Well, it was pretty exciting for me because it was hope.

OLD MAN: I don’t care who describes it, there is no way for it to be exaggerated. It was that bad.

ADMINISTRATOR: She did confirm just how much you loved farming.

Oh, she did, did she?

Yeah.

Here we are.

Home sweet home.

Everything replaced and put back where it…

Hey, is this…

Oh, yeah.

The machine we found out near Saturn when we found you, yes.

Its power source was shot, but we could get you another one if you want it.

Yes. Please.

TARS: Settings.

General settings.

Security settings.

Honesty, new setting, 95%.

TARS: Confirmed. Additional customization?

Humor, 75%.

TARS: Confirmed.

Auto self-destruct T minus 10, nine…

Let’s make that 60%.

TARS: 60% confirmed.

Knock-knock.

You want 55?

TARS: Is this really what it was like?

It was never this clean, Slick. (CHUCKLES)

I don’t care much for this pretending we’re back where we started.

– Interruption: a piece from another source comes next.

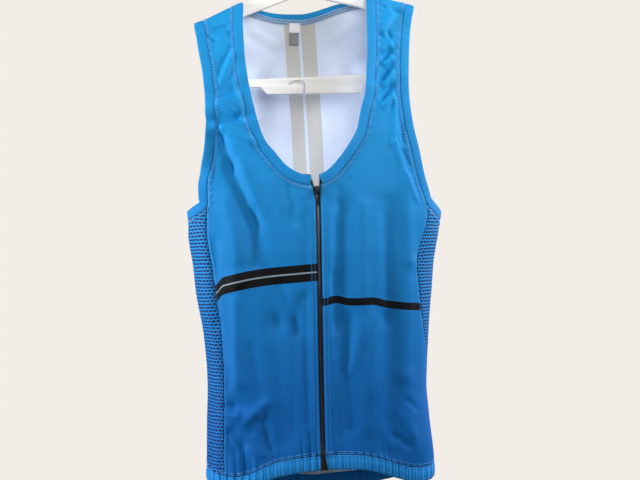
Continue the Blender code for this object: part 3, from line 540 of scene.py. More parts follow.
def roundLength(theta, q):
    levels, turns, table = arcs
    level = np.clip(levelOf(q), levels[0], levels[-1] - 0.01)
    i = np.clip(((level - levels[0]) / (levels[1] - levels[0])).astype(int), 0, len(levels) - 2)
    t = (level - levels[i]) / (levels[1] - levels[0])
    j = np.clip(((theta - turns[0]) / (turns[1] - turns[0])).astype(int), 0, len(turns) - 2)
    k = (theta - turns[j]) / (turns[1] - turns[0])
    upper = table[i, j] * (1 - k) + table[i, j + 1] * k
    lower = table[i + 1, j] * (1 - k) + table[i + 1, j + 1] * k
    return upper * (1 - t) + lower * t


def makeMesh(name, points, faces, materials, indices=None, uvs=None, flip=True, origin=None):
    mesh = bpy.data.meshes.new(name)
    start = np.zeros(3) if origin is None else np.asarray(origin, float)
    mesh.from_pydata([tuple((p - start) * 0.001) for p in points], [], faces)
    for material in materials:
        mesh.materials.append(material)
    if indices is not None:
        mesh.polygons.foreach_set("material_index", indices)
    for layerName, values in (uvs or {}).items():
        layer = mesh.uv_layers.new(name=layerName)
        corners = np.zeros(len(mesh.loops), int)
        mesh.loops.foreach_get("vertex_index", corners)
        layer.data.foreach_set("uv", np.asarray(values, float)[corners].ravel())
    if flip:
        shape = bmesh.new()
        shape.from_mesh(mesh)
        bmesh.ops.recalc_face_normals(shape, faces=shape.faces)
        shape.to_mesh(mesh)
        shape.free()
    mesh.polygons.foreach_set("use_smooth", [True] * len(mesh.polygons))
    mesh.update()
    made = bpy.data.objects.new(name, mesh)
    made.location = tuple(start * 0.001)
    bpy.context.scene.collection.objects.link(made)
    return made


def gridFaces(rows, columns, behind):
    at = np.arange(rows * columns).reshape(rows, columns)
    quads = np.stack([at[:-1, :-1], at[:-1, 1:], at[1:, 1:], at[1:, :-1]], -1).reshape(-1, 4)
    rim = np.concatenate([at[0, :], at[1:, -1], at[-1, -2::-1], at[-2:0:-1, 0]])
    nxt = np.roll(rim, -1)
    edges = np.stack([nxt, rim, rim + behind, nxt + behind], -1)
    faces = quads.tolist() + (quads[:, ::-1] + behind).tolist() + edges.tolist()
    indices = [0] * len(quads) + [1] * len(quads) + [2] * len(edges)
    return faces, indices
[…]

I want to know where we are.

Where we’re going.

Mr. Cooper. The family’s all in there.

Family?

Yeah, they all came out to see her.

She’s been in cryo-sleep for almost two years.

(SOBBING)

You told ’em I like farming.

(LAUGHING)

It was me, Murph. I was your ghost.

I know. People didn’t believe me. They thought that I was doing it all myself. But… I knew who it was. Nobody believed me. But I knew you’d come back.

How?

Because my dad promised me.

Well, I’m here now, Murph. I’m here.

No. No parent should have to watch their own child die. I have my kids here for me now. You go.

Where?

Brand. She’s out there, setting up camp. Alone in a strange galaxy. Maybe right now she’s settling in for the long nap by the light of our new sun in our new home.